August 1, 2009

  • 8.1/2009

    Honey & Clover 6

    I'm done giving advice to Manzy. He asks, but never listens. He's like a child. For now on, I will let time be his master. I'm going to let it wreak havoc on him until he learns. I feel as though he needs to make these mistakes to truly understand the weight of the advice we were trying to impart to him.

    Instead of trying to help him avoid hard knocks, I think I'll watch.


    Jet

    I'm tired of black women whining about the "absence" of good, single black men. I was in a study group a few days ago and someone brought this argument up. Believing otherwise, I began to raise my hand. "You can't say shit, Jon, you're in a relationship," one said. Still my hand rose. "There are good black men out there," I said, "You just don't see them." I then explained that I've had two relationships in my life. Two.
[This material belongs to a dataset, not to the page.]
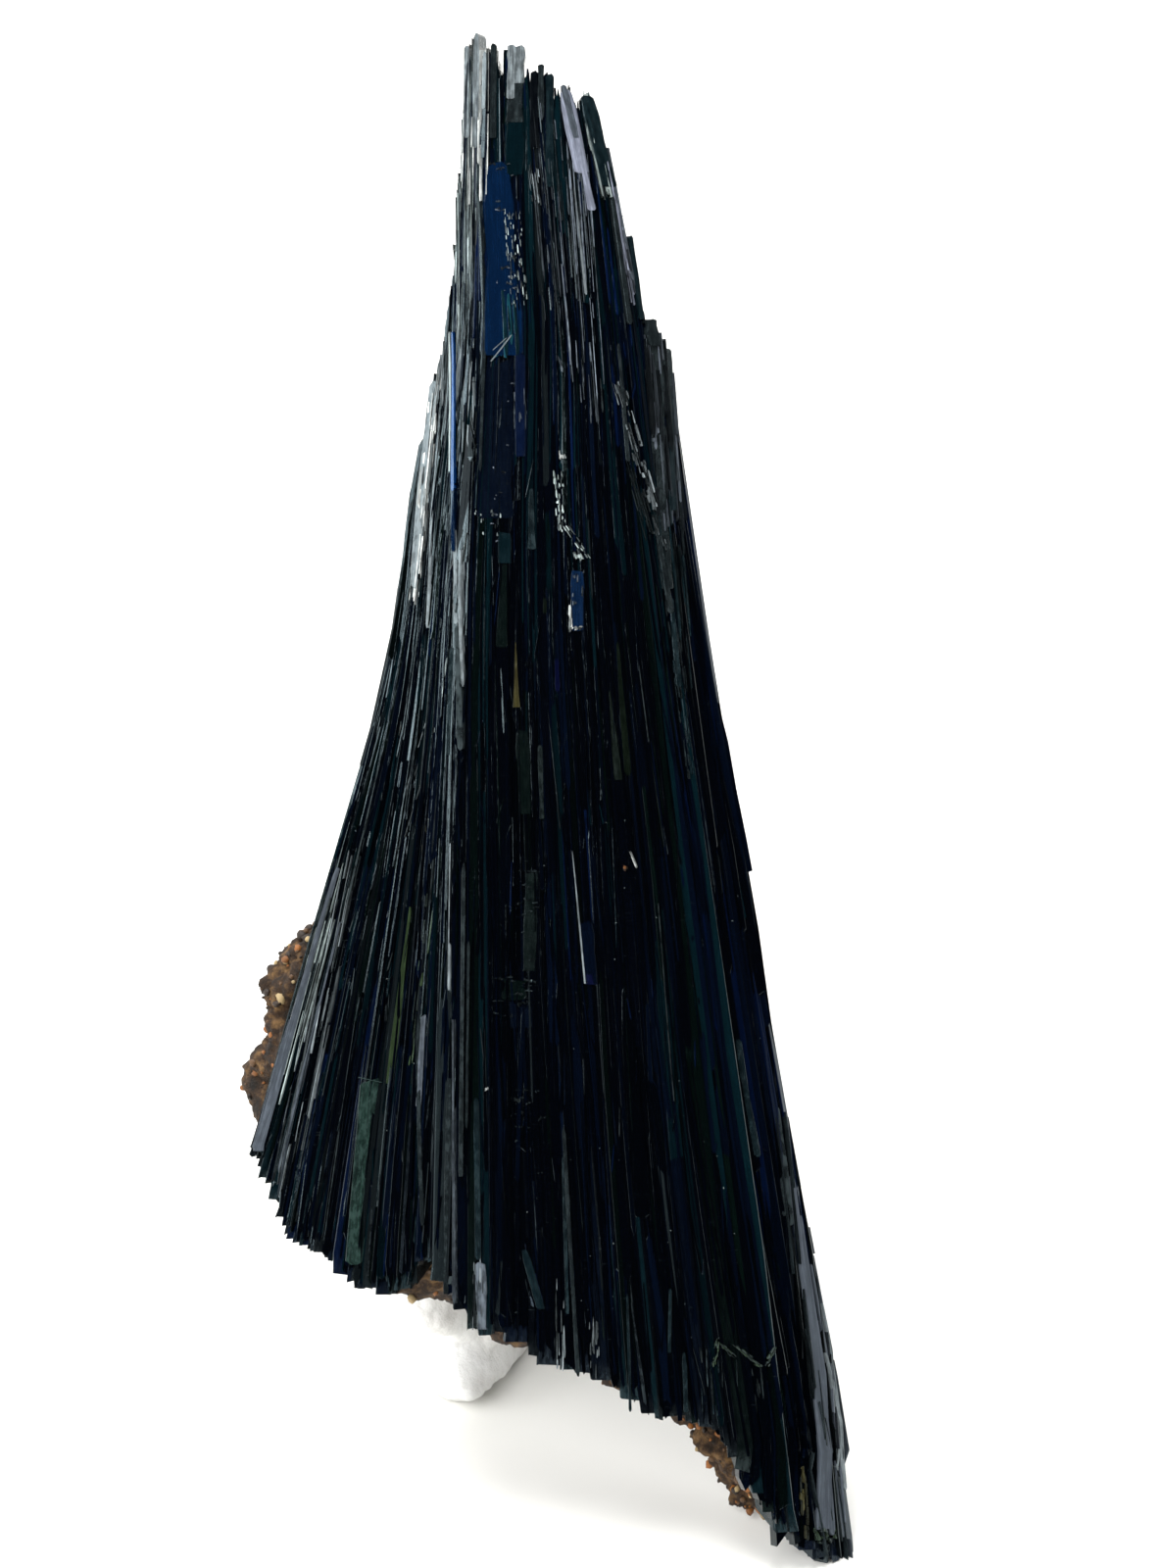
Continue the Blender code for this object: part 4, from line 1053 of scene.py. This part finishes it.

It's not that I'm horribly unattractive or quazimodo-esque. Neither is it that I am morally corrupt or in jail. Black women, generally speaking, want a black man who already is somebody. They want someone who is popular, someone who is rich, someone who is famous, or someone who is highly athletic. The problem is that these men are, often times, the same men that have a propensity to cheat. Black women then come back crying about how they can't find a good man, when the reality of the situation is that, if they adjusted their focus, they would see good black men standing among them.

    I'm tired of this crap.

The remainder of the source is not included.